> Stated goal
Of all the lines in this data, how many include "bodies"? Respond with the number only.

> Data lines
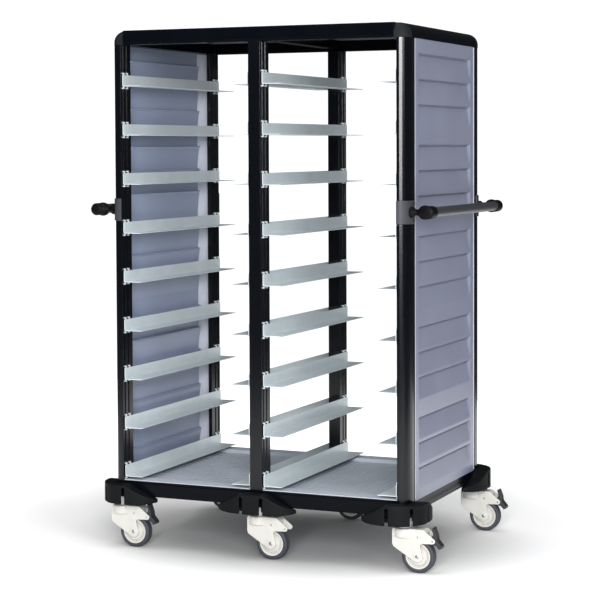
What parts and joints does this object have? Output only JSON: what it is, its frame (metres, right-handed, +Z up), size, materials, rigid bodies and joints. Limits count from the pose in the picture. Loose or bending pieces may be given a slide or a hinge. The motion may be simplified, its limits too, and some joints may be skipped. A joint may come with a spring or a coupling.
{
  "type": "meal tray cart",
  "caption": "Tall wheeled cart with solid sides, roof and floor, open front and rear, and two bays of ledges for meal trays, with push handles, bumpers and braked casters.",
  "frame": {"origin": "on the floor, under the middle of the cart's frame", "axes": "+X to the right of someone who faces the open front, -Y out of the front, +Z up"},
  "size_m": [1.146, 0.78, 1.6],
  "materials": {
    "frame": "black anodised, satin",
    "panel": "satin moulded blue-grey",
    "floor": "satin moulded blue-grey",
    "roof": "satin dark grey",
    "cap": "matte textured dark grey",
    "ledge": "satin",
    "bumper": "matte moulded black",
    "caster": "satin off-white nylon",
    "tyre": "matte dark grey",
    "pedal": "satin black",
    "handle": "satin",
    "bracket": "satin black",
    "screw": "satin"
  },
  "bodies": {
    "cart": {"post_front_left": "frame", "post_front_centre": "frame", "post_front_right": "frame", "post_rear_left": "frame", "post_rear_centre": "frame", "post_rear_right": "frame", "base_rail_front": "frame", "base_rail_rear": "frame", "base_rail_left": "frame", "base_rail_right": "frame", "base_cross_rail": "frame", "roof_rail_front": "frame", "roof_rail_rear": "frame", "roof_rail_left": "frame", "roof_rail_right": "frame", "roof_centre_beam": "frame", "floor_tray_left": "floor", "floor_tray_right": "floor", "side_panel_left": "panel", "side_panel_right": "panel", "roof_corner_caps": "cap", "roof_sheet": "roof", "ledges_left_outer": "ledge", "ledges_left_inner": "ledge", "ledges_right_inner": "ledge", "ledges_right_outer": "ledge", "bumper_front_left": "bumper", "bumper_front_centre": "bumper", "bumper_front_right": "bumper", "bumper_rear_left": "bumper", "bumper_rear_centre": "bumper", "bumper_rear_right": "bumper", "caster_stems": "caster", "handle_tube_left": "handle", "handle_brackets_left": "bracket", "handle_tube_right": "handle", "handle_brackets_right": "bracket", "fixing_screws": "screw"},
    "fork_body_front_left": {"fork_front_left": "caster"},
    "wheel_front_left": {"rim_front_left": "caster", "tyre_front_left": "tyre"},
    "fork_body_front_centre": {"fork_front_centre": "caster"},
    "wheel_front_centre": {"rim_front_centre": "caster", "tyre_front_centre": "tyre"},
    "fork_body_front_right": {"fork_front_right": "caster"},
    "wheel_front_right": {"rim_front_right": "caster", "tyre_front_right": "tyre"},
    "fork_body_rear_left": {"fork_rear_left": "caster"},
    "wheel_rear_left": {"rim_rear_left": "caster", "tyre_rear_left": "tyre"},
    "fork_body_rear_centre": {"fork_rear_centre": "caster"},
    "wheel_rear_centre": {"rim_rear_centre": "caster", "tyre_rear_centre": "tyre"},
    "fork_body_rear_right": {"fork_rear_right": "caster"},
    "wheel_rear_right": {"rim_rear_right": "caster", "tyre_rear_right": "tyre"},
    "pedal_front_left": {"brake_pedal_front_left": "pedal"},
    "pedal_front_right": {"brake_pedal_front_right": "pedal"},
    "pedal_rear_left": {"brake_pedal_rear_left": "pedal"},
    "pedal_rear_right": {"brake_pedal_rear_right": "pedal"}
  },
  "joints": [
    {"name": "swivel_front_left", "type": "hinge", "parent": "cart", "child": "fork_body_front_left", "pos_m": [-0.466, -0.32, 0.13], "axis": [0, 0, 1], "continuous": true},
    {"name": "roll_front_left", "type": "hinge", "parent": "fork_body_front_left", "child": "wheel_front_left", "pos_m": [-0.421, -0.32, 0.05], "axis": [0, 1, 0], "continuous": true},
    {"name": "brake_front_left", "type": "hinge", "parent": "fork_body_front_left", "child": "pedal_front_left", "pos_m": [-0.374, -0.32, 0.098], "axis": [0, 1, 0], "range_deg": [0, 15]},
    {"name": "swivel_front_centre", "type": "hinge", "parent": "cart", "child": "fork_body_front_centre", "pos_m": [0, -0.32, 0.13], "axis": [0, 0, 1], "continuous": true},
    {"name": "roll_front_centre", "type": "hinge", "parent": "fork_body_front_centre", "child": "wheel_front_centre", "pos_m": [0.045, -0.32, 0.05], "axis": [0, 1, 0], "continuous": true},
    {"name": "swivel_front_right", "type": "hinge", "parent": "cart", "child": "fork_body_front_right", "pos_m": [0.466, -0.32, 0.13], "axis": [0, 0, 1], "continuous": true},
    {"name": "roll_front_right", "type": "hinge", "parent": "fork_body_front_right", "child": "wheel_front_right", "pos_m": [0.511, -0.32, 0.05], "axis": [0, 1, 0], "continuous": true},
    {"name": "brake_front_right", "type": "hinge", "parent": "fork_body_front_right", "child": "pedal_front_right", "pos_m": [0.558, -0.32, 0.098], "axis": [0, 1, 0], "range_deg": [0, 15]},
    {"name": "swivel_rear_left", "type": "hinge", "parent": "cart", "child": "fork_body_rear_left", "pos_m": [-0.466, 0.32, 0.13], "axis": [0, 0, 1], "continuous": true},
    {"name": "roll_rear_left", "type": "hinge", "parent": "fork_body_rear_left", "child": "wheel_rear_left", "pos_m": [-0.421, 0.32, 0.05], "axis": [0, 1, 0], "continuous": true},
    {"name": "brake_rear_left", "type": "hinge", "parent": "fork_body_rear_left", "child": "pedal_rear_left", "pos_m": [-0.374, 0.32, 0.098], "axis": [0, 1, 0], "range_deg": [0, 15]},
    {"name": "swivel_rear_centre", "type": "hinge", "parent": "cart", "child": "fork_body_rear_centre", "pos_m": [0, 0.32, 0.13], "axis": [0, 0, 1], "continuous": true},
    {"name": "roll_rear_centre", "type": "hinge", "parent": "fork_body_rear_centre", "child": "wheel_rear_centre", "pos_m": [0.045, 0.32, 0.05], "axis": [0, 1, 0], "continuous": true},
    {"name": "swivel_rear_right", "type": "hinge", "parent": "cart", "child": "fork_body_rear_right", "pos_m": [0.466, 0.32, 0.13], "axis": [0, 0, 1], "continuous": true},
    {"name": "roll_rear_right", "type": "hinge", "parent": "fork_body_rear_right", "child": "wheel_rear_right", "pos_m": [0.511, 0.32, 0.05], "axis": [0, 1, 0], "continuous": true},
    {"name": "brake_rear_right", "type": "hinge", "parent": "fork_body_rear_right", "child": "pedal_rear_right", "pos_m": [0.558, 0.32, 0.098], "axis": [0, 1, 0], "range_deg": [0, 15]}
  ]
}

> Solution
2